There are still some major chains out there that cannot cope with three-for-the-price-of-two offers automatically at the till, let alone manage all their channels from unified product or customer databases.
Also, in many cases web channels have developed as standalone operations, often instigated by marketing rather than IT. The result is that it is generally impossible to gain a single view of the customer or to achieve the 100 per cent stock visibility in real-time needed for efficient click-and-collect services.
Building the infrastructure for fully integrated multichannel operations is usually time-consuming and expensive. Upmarket store Harrods spent five years putting in SAP and Sun systems before it finally achieved that single view of the customer across all channels in 2007.
Most retailers only bite the bullet of infrastructure-change reluctantly. But it is a change that will have to be on the IT investment list for many companies in 2008 if they are to meet customer expectations.
Investment in web tools and extended functionality must also be on the shopping list. Some retailers - such as figleaves.com which has implemented Bazaarvoice social commerce services - are already allowing customers to post reviews or exchange recommendations on purchases with fellow shoppers.
Others retailers are improving search techniques or personalising pages in response to click patterns or preferences in an attempt to enhance stickiness and retain customers.
Typically retailers have invested the bulk of their IT budgets in store-related activities with minimal amounts spent on web operations.
Store systems have headed the list of investment priorities in Martec International's annual IT in Retail survey since it started asking the question in 2005. Currently store systems are the top priority for one in four of the leading retailers questioned for the latest report.
In 2007 ERP and systems integration were joint second, cited by 10 per cent of those questioned, while multichannel integration was in joint fifth place as an investment priority for just seven per cent.
In the light of last Christmas' sales we can certainly expect some changes here, although with retailers still wedded to bricks and mortar it is unlikely that store systems will be toppled from pole position quite yet.
Additional investment in stores is certainly needed but that investment needs to be made with multichannel operations in mind.
Many store layouts, practices and processes have not changed in decades.

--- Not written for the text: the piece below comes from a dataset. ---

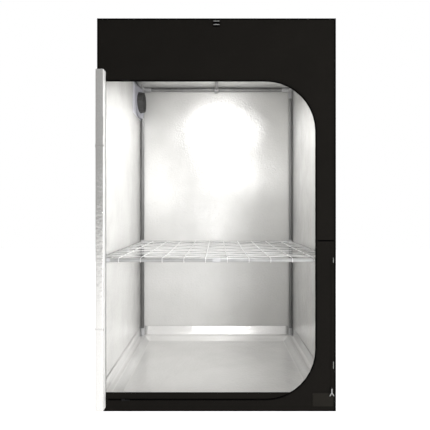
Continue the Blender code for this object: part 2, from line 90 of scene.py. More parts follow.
# Light
ambient = 0.25
sky_share = 0.33
horizon_share = 0.92
horizon_drop = 0.19
glossy_share = 0.82
stage_size = 8
stage_drop = 0.0005
stage_glow = 0.9
stage_grey = 0.5
patch_lamp_y = -0.15
patch_lamp_target_y = 0.6

# Zips
door_corner = 0.25
corner_steps = 24
zip_width = 0.007
tape_thickness = 0.0006
tape_step = 0.012
tape_crown_share = 0.9
tape_side_share = 0.7
coil_pitch = 0.003
coil_width = 0.0032
coil_rise = 0.0009
coil_crown_share = 2 / 3
coil_neck_share = 0.72

# Bare patch, low on the right of the front
blank_left, blank_right = 0.484, 0.588
blank_low, blank_high = 0.024, 0.091
blank_thickness = 0.0006
blank_crown = 0.00096
blank_bevel = 0.0012
blank_seam_inset = 0.003

# Stitches
stitch_length = 0.0032
stitch_pitch = 0.0046
stitch_width = 0.0006
rim_seam_gap = 0.002
door_seam_gaps = (0.003, 0.009)

# Rolled door, as its solid is made
roll_side = 0.0412
roll_cloth = 0.0007
roll_pitch = 0.00132
roll_turns = 13
roll_squareness = 7
roll_points = 24
roll_rows = 36
roll_sway = 0.0008
roll_dent_share = 0.02
roll_shift = 0.0008
roll_slip = 0.004

# Ties round the roll
tie_thickness = 0.001
tie_steps = 56
tie_from, tie_to = 0.4 * math.pi, 1.92 * math.pi

# Net
net_cords = 10
net_pitch = 0.11
net_sag = 0.006
cord_radius = 0.0024
weave_share = 0.45
span_steps = 88
span_inset = 0.02
hook_steps = 10
hook_turn = 1.25 * math.pi
hook_gap = 0.0004
hook_share = 0.5
taper_from, taper_steps = 9, 5
knot_share, knot_width_share, knot_height_share = 1.9, 1.1, 0.85

# Duct sleeve
sleeve_thickness = 0.0012
sleeve_gathers = 16
sleeve_points = 192
sleeve_rows = 14
sleeve_inset = 0.0009
sleeve_hem = 0.0008
sleeve_hem_share = 0.86
sleeve_taper_share = 0.07
sleeve_gather = 0.0018
sleeve_crease = 0.0016

# Duct collar, as its solid is made
collar_radius = 0.12
collar_back = 0.081
collar_lean = 0.0265
collar_cloth = 0.002
collar_cell = 0.008
collar_pucker = 0.0012
collar_puckers = 20
collar_edge = 0.001
pucker_rise = 0.01
pucker_fall = 0.03
patch_level = 0.0011
seam_inset = 0.006
seam_lift = 0.0006
seam_steps = 64
seam_turn = 0.76 * math.pi

# Pale bars on the tabs
bar_thickness = 0.0009
bar_crown_share = 0.8
bar_steps = 12
margin_bar_half = 0.0017
margin_bar_inset = 0.0025
tab_bar_half = 0.0019
tab_bar_reach = 0.015
tab_bar_heights = (1.9628, 1.9455)

# Round edges on the solids that the scene keeps
connector_round = 0.0006
slider_round = 0.0005
tab_round = 0.0003

# Places that the frame gives, and the way out of its front
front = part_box("front_panel")[0].y
outward = Vector((0, -1, 0))
tent_low, tent_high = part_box("floor_panel")[0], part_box("roof_panel")[1]
tent_middle = (tent_low + tent_high) / 2
tent_half = (tent_high - tent_low) / 2
zip_low, zip_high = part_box("door_zip_tape")
patch_low, patch_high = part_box("duct_flange")
sleeve_low, sleeve_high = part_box("duct_sleeve")
port_y = (sleeve_low.y + sleeve_high.y) / 2
port_z = (sleeve_low.z + sleeve_high.z) / 2
port_radius = (sleeve_high.z - sleeve_low.z) / 2
roll_low, roll_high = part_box("door_roll")
roll_x = roll_high.x - roll_side / 2 - roll_shift
roll_y = roll_low.y + roll_side / 2 - roll_pitch / 4
net_bar_low, net_bar_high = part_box("net_bar_front")
net_reach = -(net_bar_low.y + net_bar_high.y) / 2
cord_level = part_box("net")[1].z - cord_radius


# Small mesh helpers


def new_object(name, bm, materials, body, smooth=40):
    """Links a mesh as a piece that rides on a body."""
    mesh = bpy.data.meshes.new(name)
    bm.to_mesh(mesh)
    bm.free()
    for material in materials:
        mesh.materials.append(material)
    mesh.shade_smooth()
    mesh.set_sharp_from_angle(angle=math.radians(smooth))
    obj = bpy.data.objects.new(name, mesh)
    bpy.context.collection.objects.link(obj)
    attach(obj, body)
    return obj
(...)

Many retailers will recall failed multimedia kiosk experiments from the 1980s and 1990s and will have long dismissed the concept as wasted effort.

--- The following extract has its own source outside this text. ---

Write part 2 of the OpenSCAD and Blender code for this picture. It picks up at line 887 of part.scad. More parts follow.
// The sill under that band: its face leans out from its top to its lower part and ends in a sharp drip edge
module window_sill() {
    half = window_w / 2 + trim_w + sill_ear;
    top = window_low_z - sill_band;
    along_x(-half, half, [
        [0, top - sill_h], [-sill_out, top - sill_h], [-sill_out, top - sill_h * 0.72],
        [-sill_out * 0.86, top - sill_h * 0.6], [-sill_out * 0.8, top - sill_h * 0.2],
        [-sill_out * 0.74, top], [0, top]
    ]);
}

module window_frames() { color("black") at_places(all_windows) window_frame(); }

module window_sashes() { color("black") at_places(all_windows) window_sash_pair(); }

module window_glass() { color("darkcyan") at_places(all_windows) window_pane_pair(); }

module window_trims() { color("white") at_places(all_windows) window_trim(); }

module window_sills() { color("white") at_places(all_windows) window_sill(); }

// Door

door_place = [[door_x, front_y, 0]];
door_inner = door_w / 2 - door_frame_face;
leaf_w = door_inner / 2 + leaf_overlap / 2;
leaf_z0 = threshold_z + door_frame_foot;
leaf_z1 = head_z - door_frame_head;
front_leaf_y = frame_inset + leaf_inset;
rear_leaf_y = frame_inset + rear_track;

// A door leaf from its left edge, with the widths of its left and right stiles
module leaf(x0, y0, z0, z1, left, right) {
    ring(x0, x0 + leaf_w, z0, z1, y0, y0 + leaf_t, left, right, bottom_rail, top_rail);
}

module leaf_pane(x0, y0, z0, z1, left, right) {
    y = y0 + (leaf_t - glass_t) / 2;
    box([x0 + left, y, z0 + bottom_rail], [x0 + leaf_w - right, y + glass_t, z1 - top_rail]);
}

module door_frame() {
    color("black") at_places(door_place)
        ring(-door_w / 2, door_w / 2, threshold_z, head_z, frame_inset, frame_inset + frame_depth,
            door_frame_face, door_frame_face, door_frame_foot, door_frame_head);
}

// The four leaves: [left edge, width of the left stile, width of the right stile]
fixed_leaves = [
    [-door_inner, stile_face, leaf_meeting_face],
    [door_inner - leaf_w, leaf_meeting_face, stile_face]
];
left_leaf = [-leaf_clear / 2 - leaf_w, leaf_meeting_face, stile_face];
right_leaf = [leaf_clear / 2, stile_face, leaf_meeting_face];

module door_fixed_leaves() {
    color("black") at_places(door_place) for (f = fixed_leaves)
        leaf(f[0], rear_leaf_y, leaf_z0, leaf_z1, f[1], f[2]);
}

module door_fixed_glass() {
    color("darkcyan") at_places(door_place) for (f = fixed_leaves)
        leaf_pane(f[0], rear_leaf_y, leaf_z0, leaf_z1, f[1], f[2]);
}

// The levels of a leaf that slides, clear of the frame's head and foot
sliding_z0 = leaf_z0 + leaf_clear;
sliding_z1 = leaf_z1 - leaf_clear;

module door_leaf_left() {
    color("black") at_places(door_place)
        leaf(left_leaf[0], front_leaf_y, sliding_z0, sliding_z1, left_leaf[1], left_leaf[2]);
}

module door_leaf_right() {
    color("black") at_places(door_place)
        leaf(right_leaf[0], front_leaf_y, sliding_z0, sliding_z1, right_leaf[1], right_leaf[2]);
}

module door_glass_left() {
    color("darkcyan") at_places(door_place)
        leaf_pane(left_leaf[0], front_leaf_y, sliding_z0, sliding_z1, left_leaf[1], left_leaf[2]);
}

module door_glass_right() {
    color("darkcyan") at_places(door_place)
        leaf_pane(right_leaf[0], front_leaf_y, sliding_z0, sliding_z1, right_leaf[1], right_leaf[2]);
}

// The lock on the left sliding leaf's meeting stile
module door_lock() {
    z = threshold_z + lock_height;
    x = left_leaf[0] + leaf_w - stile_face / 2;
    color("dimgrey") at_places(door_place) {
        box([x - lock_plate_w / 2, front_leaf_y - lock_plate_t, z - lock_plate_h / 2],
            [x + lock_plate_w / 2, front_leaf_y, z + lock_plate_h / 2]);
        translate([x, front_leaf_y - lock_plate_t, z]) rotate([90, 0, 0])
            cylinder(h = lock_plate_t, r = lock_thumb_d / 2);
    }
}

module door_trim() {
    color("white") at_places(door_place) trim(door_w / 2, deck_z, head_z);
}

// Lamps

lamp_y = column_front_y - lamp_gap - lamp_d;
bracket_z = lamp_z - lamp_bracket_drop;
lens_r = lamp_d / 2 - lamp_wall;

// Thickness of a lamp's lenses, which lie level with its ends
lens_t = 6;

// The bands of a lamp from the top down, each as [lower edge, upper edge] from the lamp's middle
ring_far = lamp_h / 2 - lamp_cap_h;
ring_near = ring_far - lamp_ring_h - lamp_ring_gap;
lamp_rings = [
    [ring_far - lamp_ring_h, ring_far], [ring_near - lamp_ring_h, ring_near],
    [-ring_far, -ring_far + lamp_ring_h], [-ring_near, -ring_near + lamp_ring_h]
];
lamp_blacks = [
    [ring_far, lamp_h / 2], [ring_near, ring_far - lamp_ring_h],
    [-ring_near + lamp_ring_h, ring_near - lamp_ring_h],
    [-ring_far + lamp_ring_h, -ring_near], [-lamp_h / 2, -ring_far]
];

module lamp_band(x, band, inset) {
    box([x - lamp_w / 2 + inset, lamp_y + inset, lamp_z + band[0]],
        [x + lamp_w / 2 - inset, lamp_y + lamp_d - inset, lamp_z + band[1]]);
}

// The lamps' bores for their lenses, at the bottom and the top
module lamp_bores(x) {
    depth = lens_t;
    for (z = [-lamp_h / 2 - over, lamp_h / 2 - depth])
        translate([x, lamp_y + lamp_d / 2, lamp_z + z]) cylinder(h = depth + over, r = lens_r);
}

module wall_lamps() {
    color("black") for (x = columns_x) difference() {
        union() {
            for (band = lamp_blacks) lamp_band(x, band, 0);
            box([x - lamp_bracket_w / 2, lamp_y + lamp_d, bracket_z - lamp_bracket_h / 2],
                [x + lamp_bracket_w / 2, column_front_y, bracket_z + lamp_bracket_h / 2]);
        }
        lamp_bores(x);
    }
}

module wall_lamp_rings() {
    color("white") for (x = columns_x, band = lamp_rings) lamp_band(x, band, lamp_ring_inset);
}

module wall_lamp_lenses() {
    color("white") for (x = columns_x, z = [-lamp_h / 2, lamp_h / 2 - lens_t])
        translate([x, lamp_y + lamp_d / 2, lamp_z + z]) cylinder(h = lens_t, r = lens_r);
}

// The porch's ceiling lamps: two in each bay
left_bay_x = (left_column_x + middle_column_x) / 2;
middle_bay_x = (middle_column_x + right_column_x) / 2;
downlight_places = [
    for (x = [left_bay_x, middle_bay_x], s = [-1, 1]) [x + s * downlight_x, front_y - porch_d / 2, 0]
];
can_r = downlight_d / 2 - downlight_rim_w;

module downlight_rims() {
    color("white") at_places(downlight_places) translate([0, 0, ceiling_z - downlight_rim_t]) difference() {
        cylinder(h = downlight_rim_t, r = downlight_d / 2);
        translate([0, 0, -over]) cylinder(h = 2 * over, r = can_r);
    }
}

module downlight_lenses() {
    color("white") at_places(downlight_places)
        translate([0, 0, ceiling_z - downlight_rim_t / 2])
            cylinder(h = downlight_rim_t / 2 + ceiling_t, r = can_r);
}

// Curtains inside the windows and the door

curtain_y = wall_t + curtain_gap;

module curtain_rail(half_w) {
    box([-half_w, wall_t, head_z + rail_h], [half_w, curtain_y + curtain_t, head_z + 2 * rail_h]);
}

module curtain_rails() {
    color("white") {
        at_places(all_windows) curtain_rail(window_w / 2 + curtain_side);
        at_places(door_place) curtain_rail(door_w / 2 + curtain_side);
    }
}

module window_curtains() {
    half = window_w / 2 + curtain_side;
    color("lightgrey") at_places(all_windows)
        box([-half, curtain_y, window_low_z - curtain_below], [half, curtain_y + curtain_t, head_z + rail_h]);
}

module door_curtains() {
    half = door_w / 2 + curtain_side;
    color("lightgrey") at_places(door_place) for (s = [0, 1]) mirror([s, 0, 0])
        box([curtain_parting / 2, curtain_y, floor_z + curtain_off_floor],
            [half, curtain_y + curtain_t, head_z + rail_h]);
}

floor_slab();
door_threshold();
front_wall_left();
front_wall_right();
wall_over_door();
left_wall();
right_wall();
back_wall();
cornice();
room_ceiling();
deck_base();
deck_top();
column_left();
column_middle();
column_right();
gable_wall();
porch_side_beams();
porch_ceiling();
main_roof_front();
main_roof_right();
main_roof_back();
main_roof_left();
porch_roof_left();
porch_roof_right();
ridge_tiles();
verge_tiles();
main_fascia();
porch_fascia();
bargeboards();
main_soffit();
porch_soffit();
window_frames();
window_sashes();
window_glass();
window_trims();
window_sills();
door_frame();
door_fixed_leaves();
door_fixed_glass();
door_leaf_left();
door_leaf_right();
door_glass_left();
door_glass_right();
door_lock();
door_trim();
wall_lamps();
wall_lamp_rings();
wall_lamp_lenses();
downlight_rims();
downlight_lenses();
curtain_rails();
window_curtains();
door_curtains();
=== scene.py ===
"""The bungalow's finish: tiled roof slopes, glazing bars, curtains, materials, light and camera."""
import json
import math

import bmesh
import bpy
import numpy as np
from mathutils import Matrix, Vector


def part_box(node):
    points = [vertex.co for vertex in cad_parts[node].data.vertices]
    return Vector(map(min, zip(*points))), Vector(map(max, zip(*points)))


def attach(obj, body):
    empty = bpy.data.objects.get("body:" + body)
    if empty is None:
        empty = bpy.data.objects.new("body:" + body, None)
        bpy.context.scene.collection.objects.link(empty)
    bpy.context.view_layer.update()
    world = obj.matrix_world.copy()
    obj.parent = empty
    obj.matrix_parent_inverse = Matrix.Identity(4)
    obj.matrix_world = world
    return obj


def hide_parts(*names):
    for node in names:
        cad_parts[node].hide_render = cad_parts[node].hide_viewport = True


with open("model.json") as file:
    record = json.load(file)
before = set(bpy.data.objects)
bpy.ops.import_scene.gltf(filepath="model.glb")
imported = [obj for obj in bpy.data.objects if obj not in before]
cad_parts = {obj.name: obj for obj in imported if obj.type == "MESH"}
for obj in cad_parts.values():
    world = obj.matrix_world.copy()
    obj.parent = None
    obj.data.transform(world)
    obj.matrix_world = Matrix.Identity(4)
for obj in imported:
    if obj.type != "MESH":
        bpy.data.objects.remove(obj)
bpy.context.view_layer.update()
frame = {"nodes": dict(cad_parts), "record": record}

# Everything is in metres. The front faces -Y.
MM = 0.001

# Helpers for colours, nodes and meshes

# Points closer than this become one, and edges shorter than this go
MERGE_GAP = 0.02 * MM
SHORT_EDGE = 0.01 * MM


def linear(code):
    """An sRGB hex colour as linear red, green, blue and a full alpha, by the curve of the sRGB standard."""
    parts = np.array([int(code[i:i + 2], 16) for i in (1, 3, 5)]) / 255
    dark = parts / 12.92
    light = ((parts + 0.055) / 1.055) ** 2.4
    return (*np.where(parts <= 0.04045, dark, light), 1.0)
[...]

They need to be reminded about changing consumer behaviour and that four million people shopped online on Christmas Day. The so-called Generation Y - especially the 15- to 25-year-olds - have never known a world without the mobile phone or internet. YouTube, Facebook and the Nintendo Wii are as familiar to them as Instamatics and the television test card were to their elders.
If this generation is to continue shopping in stores, they'll expect web access at the shelf edge, the ability to pay via a mobile phone, or that clever mirror - launched at last year's Retail Solutions exhibition - that transmitted a digital image of Miss Customer trying on a new outfit to the mobile phone of her nearest and dearest for instant feedback on whether or not her bum looked too big.
Delivering the customer experience that tomorrow's shoppers expect will take investment and imagination - as well as the realisation that internet shopping has come of age. Some 60 per cent of the UK population has already bought online. Not only will they continue do so but so will many of the remaining 40 per cent.
Reports from the National Retail Federation show in New York in January showed that - contrary to exhibitor expectation - US retailers were thronging the aisles and investing in the latest IT tools to improve performance and combat rising costs.
If UK retailers want to stay in business, they'll have to overcome their reluctance to invest in technology and follow suit - fast.